Quaternionic projective line

The one-dimensional projective space over ${\displaystyle \mathbb {H} }$ is called the "projective line" in generalization of the complex projective line. For example, it was used (implicitly) in 1947 by P. G. Gormley to extend the Möbius group to the quaternion context with linear fractional transformations. For the linear fractional transformations of an associative ring with 1, see projective line over a ring and the homography group GL(2,A).
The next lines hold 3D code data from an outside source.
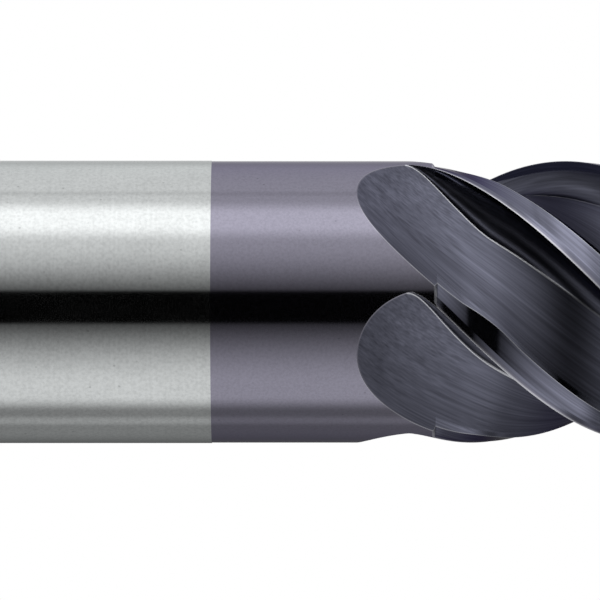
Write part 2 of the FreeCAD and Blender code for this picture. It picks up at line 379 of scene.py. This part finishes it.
def tooth_sector(form):
    """One tooth's share of the whole bar from the shank's end to past the tip, before twist and repeat."""
    sizes = form.s
    heights = [form.run_out_start + RUN_OUT_TIP * (index / TIP_STEPS) ** 2 for index in range(TIP_STEPS + 1)]
    heights += steps(form.run_out_start + RUN_OUT_TIP, form.relief_start, LOWER_STEPS)[1:]
    heights += steps(form.relief_start, form.relief_full, RAMP_STEPS)[1:]
    heights += steps(form.relief_full, form.full_start, UPPER_STEPS)[1:]
    heights += steps(form.full_start, form.top + END_OVERRUN, FLUTE_STEPS)[1:]
    round_points = form.outline(form.run_out_start)
    shank_radius = sizes.shank_diameter / 2
    rings = []
    for z, distance in (
            (0.0, shank_radius - sizes.shank_chamfer), (sizes.shank_chamfer, shank_radius),
            (sizes.shank_length, shank_radius), (sizes.shank_length, form.radius)):
        rings.append([(point * distance / form.radius, z) for point in round_points])
    turned_rings = len(rings)
    rings += [[(point, z) for point in form.outline(z)] for z in heights]

    mesh = bmesh.new()
    painted_highlight_and_wear = mesh.verts.layers.float.new("edge_highlight_and_wear")
    painted_gullet_shade = mesh.verts.layers.float.new("gullet")
    grid = [[mesh.verts.new((point.real, point.imag, z)) for point, z in ring] for ring in rings]
    for ring in grid[turned_rings + 1:]:
        height = ring[0].co.z
        near_relief = height > form.relief_start - 1.0
        # Painted highlights: light lines along the cutting edges and heels, partly worn coating at the cutting edges,
        # fainter on the run-outs
        for name in ("edge", "heel", "next_edge"):
            ring[COLUMNS[name]][painted_highlight_and_wear] = HIGHLIGHT_AND_WEAR[name] if near_relief else HIGHLIGHT_AND_WEAR["run_out"]
        # Painted highlight along the gullet crease, fading out as the crease softens
        ring[CORNER][painted_highlight_and_wear] = form.crease(height)
        # Painted highlight along the margin
        if height > form.relief_full:
            ring[MARGIN][painted_highlight_and_wear] = HIGHLIGHT_AND_WEAR["margin"]
        # Painted shade in the gullet, deepening from the cutting edge over GULLET_SHADE_STEPS columns
        for column in range(1, CORNER):
            ring[column][painted_gullet_shade] = min(1.0, column / GULLET_SHADE_STEPS)
        # Painted highlight over the lands where the relief wheel comes in
        if form.relief_start < height < form.relief_full:
            for vert in ring[HEEL:MARGIN]:
                vert[painted_highlight_and_wear] = HIGHLIGHT_AND_WEAR["ramp"]
    for below, above in zip(grid, grid[1:]):
        for index in range(len(below) - 1):
            mesh.faces.new((below[index], below[index + 1], above[index + 1], above[index]))
    for ring, z in ((grid[0], 0.0), (grid[-1], rings[-1][0][1])):
        hub = mesh.verts.new((0.0, 0.0, z))
        for before, after in zip(ring, ring[1:]):
            mesh.faces.new((hub, after, before) if z == 0.0 else (hub, before, after))
    mesh.edges.ensure_lookup_table()
    for ring in grid[:turned_rings]:
        for before, after in zip(ring, ring[1:]):
            mesh.edges.get((before, after)).smooth = False
    starts = {"bend": form.relief_start, "margin": form.relief_start}
    for name, column in COLUMNS.items():
        top = sizes.crease_fade_end - CREASE_SMOOTHED if name == "corner" else form.top + 1.0
        for below, above in zip(grid[turned_rings:], grid[turned_rings + 1:]):
            if starts.get(name, form.run_out_start) + 1e-6 < above[column].co.z < top:
                mesh.edges.get((below[column], above[column])).smooth = False
    for face in mesh.faces:
        face.smooth = True
    sector = bpy.data.meshes.new("tooth_sector")
    mesh.to_mesh(sector)
    mesh.free()
    return bpy.data.objects.new("tooth_sector", sector)


class NodeBench:
    """Adds nodes to a tree and joins them, so that a tree reads as a list of steps."""

    def __init__(self, tree):
        self.tree = tree

    def add(self, kind, inputs=(), **settings):
        node = self.tree.nodes.new(kind)
        for name, value in settings.items():
            setattr(node, name, value)
        for key, value in dict(inputs).items():
            socket = node.inputs[key]
            if isinstance(value, bpy.types.NodeSocket):
                self.tree.links.new(value, socket)
            else:
                socket.default_value = value
        return node

    def math(self, operation, *values, clamp=False):
        node = self.add("ShaderNodeMath", operation=operation, use_clamp=clamp)
        for index, value in enumerate(values):
            if isinstance(value, bpy.types.NodeSocket):
                self.tree.links.new(value, node.inputs[index])
            else:
                node.inputs[index].default_value = value
        return node.outputs[0]


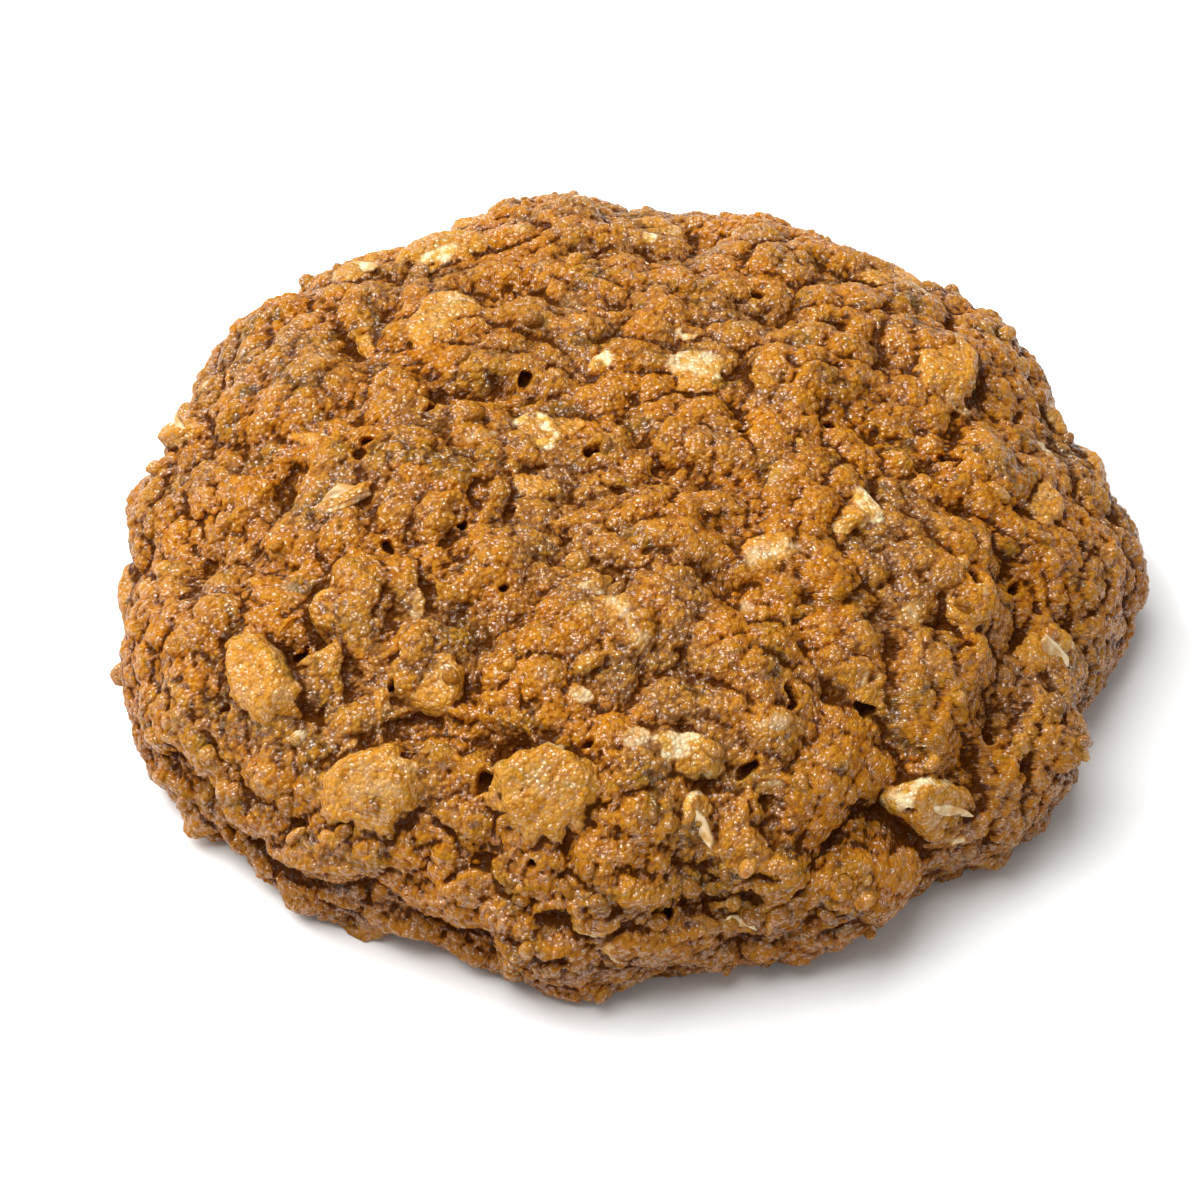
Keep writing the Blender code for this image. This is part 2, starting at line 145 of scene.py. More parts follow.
# Oat flakes that stand proud, sizes in mm, angles in degrees, in the solid's places.
# The first three and the eighth are fitted to the photograph, up to 0.5 mm prouder than
# in the solid.
FLAKES = [
    Flake(213, 0.63, 8.5, 5.6, 85, 16, 175, 1.0, 0.35),
    Flake(260, 0.61, 9.0, 7.5, 85, 15, 180, 0.9, 0.7),
    Flake(236, 0.69, 9.5, 6.5, 130, 15, 200, 0.8, 0.4),
    Flake(128, 0.39, 9.0, 6.2, 135, 16, 20, 0.6, 0.3),
    Flake(61, 0.23, 6.5, 5.0, 85, 18, 300, 0.5, 1.0),
    Flake(350, 0.35, 6.5, 5.0, 55, 22, 320, 0.5, 0.9),
    Flake(282, 0.56, 7.0, 4.4, 60, 12, 0, 0.5, 0.8),
    Flake(314, 0.78, 9.3, 5.2, 45, 12, 180, 1.1, 0.8),
    Flake(136, 0.12, 7.2, 5.4, 75, 14, 120, 0.4, 0.3),
    Flake(186, 0.41, 5.5, 3.2, 20, 24, 110, 0.2, 0.7),
    Flake(161, 0.72, 7.0, 4.2, 141, 22, 60, 0.4, 0.6),
    Flake(317, 0.56, 5.5, 4.6, 104, 14, 200, 0.3, 0.5),
    Flake(283, 0.67, 5.2, 3.4, 11, 26, 250, 0.2, 0.9),
    Flake(286, 0.83, 6.0, 4.0, 60, 16, 20, 0.4, 0.5),
    Flake(342, 0.72, 7.5, 4.2, 60, 18, 0, 0.5, 0.5),
    Flake(324, 0.28, 5.0, 3.8, 60, 16, 10, 0.4, 0.5),
    Flake(28, 0.56, 8.5, 6.0, 60, 12, 340, 0.7, 0.1),
    Flake(2, 0.60, 7.0, 5.0, 40, 12, 30, 0.4, 0.2),
    Flake(127, 0.64, 7.5, 4.4, 100, 14, 20, 0.6, 0.5),
    Flake(116, 0.60, 8.0, 5.4, 70, 12, 0, 0.7, 0.5),
    Flake(236, 0.50, 6.0, 5.4, 70, 14, 180, 0.5, 0.2),
    Flake(271, 0.31, 6.0, 4.4, 89, 12, 0, 0.4, 0.5),
    Flake(188, 0.12, 6.0, 5.0, 130, 10, 30, 0.3, 0.1),
    Flake(84, 0.60, 6.5, 5.0, 100, 14, 0, 0.5, 0.2),
    Flake(50, 0.66, 7.5, 5.0, 80, 14, 0, 0.6, 0.2),
    Flake(105, 0.78, 8.0, 5.0, 60, 25, 0, 0.5, 0.2),
    Flake(211, 0.92, 5.5, 4.0, 30, 16, 0, 0.4, 0.2),
    Flake(356, 0.84, 7.0, 5.0, 40, 20, 0, 0.4, 0.2),
    Flake(322, 0.93, 5.5, 4.2, 60, 16, 0, 0.4, 0.3),
    Flake(236, 0.95, 6.0, 4.5, 40, 15, 0, 0.2, 0.2),
    Flake(18, 0.84, 7.5, 5.2, 60, 14, 180, 0.5, 0.2),
    Flake(72, 0.84, 7.5, 5.2, 110, 14, 180, 0.5, 0.2),
    Flake(140, 0.86, 7.5, 5.2, 50, 14, 180, 0.5, 0.2),
    Flake(178, 0.88, 7.5, 5.2, 120, 14, 180, 0.5, 0.2),
]
FLAKE_THICK = 1.4 * MM
FLAKE_BED = 0.8 * MM
FLAKE_WAVE = 0.35 * MM
FLAKE_EDGE_POWER = 0.8
FLAKE_GOLDEN = 0.8
FLAKE_SHOWS_OVER = 0.20 * MM
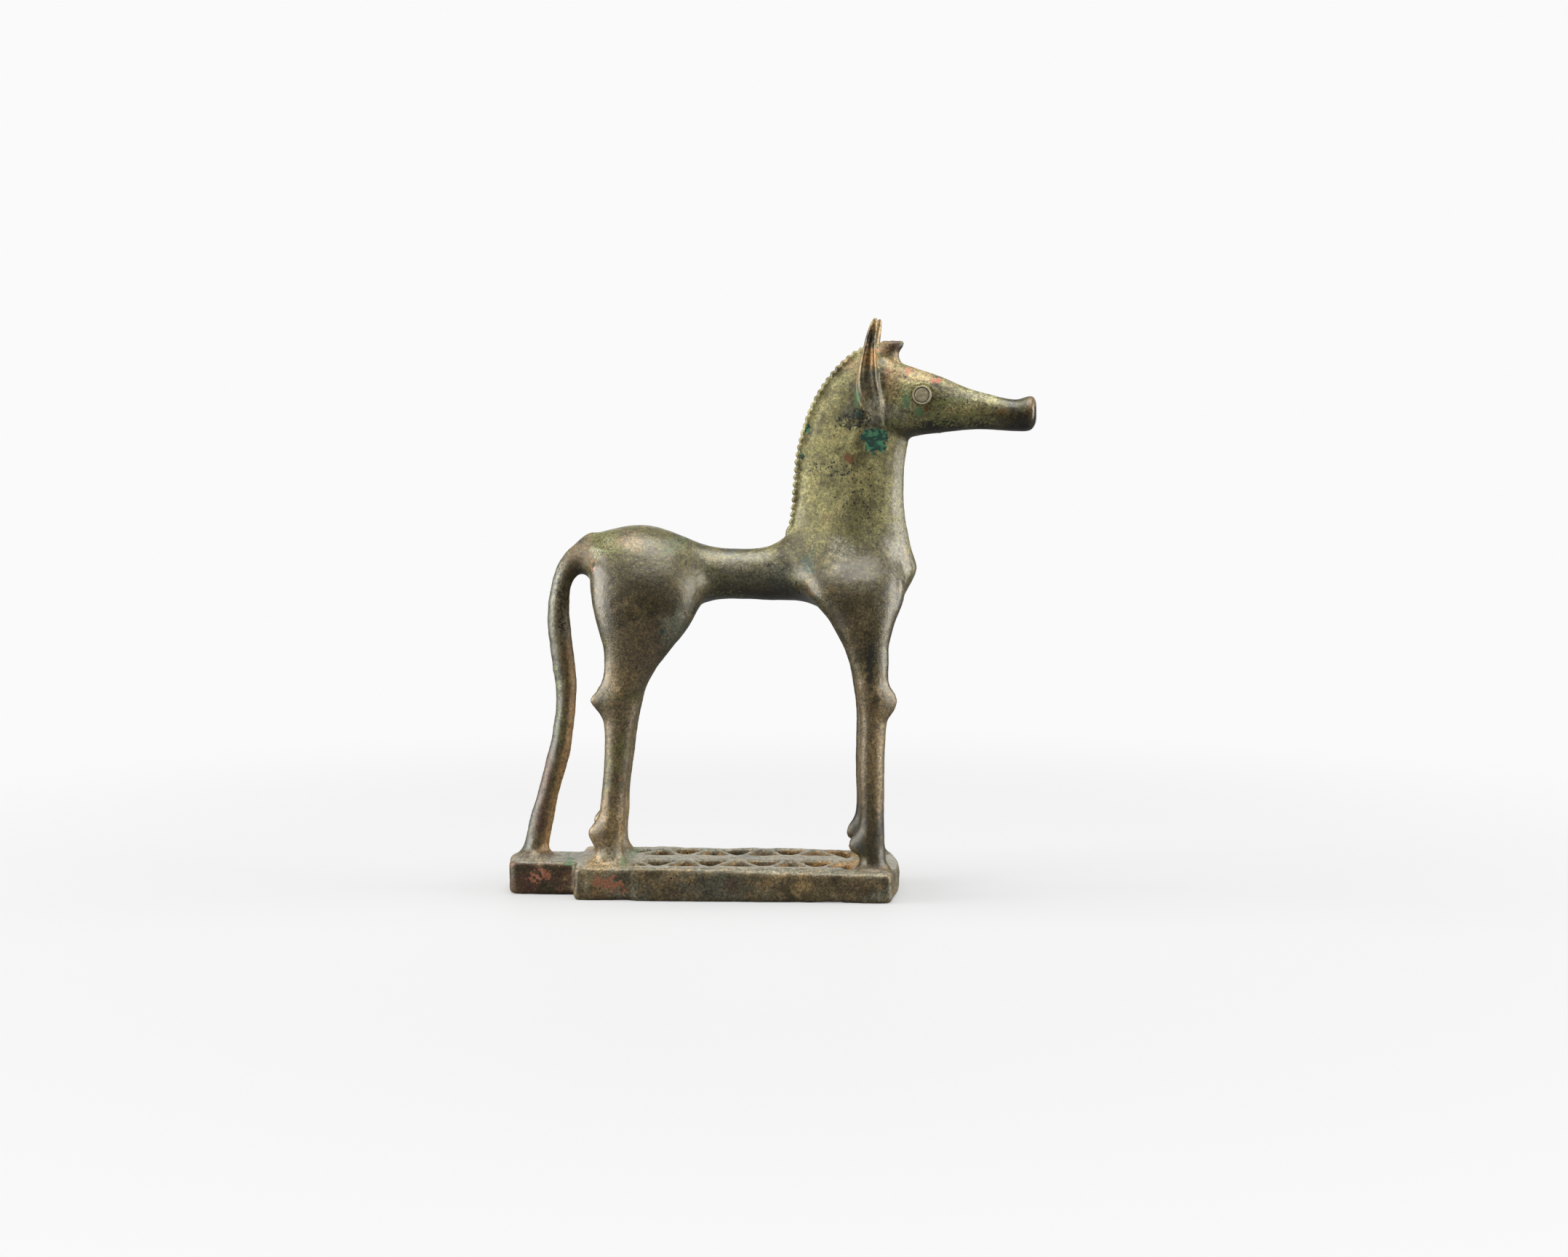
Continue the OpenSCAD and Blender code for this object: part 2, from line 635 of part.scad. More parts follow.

From the topological point of view the quaternionic projective line is the 4-sphere, and in fact these are diffeomorphic manifolds. The fibration mentioned previously is from the 7-sphere, and is an example of a Hopf fibration.

Explicit expressions for coordinates for the 4-sphere can be found in the article on the Fubini–Study metric.

Quaternionic projective plane

The 8-dimensional ${\displaystyle \mathbb {HP} ^{2}}$ has a circle action, by the group of complex scalars of absolute value 1 acting on the other side (so on the right, as the convention for the action of c above is on the left). Therefore, the quotient manifold

${\displaystyle \mathbb {HP} ^{2}/\mathrm {U} (1)}$

may be taken, writing U(1) for the circle group. It has been shown that this quotient is the 7-sphere, a result of Vladimir Arnold from 1996, later rediscovered by Edward Witten and Michael Atiyah.

References

1. ^ Naber, Gregory L. (2011) [1997]. "Physical and Geometrical Motivation". Topology, Geometry and Gauge fields. Texts in Applied Mathematics. Vol. 25. Springer. p. 50. doi:10.1007/978-1-4419-7254-5_0. ISBN 978-1-4419-7254-5.
2. ^ Szczarba, R.H. (1964). "On tangent bundles of fibre spaces and quotient spaces" (PDF). American Journal of Mathematics. 86 (4): 685–697. doi:10.2307/2373152. JSTOR 2373152.